Delta Air Lines has cancelled its flights to Israel at least through October as the security situation in the Middle East deterioirates, but says it may add more flights to Europe in order to help get travellers back to the USA.
Chief executive Ed Bastian told analysts on 12 October that the airline has an exposure of 1% of total capacity as measured in available seat miles (ASMs) on its flights to Israel, and it is keeping a close eye on developments in the volatile region.
“We don’t know how this will evolve yet,” he says.
When asked if the airline is considering operating repatriation flights for Americans attempting to return home, Delta’s executives say nothing has been decided. The airline has offered travel waivers for passengers who had been boooked on the flights between the USA and Tel Aviv’s Ben Gurion airport until 31 October.
“Right now we are looking at providing some additional lift to Europe but we have no plans to be flying into Israel,” Bastian says. “It is considered unsafe for US aircraft to be operating in that airspace currently.”
According to Cirium, Delta operates connections to Tel Aviv from Boston, Atlanta and New York’s John F Kennedy International airport.
”Delta will continue to explore options for customers to safely exit TLV via seats that become available on our partner airlines,” the airline said on 9 October..

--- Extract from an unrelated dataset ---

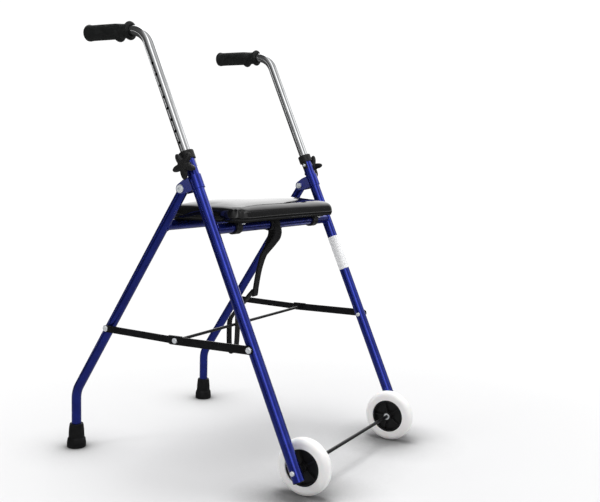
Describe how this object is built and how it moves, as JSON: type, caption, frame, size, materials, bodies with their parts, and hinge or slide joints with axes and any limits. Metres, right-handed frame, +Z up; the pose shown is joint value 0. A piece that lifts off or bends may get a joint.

US competitor American Airlines said earlier this week that it has suspended its connections to Tel Aviv airport through the beginning of December.
Local media reports say that people looking to leave the conflict zone are having difficulty finding seats on departing flights as many carriers have suspended the routes, and the flights still operating are completely booked.
Delta will “evaluate restarting flights to Israel” as the situation develops, adds the carrier’s president Glen Hauenstein.
Bastian also said the airline is donating $1 million to the American Red Cross to help fund humanitarian efforts by the International Committee of the Red Cross.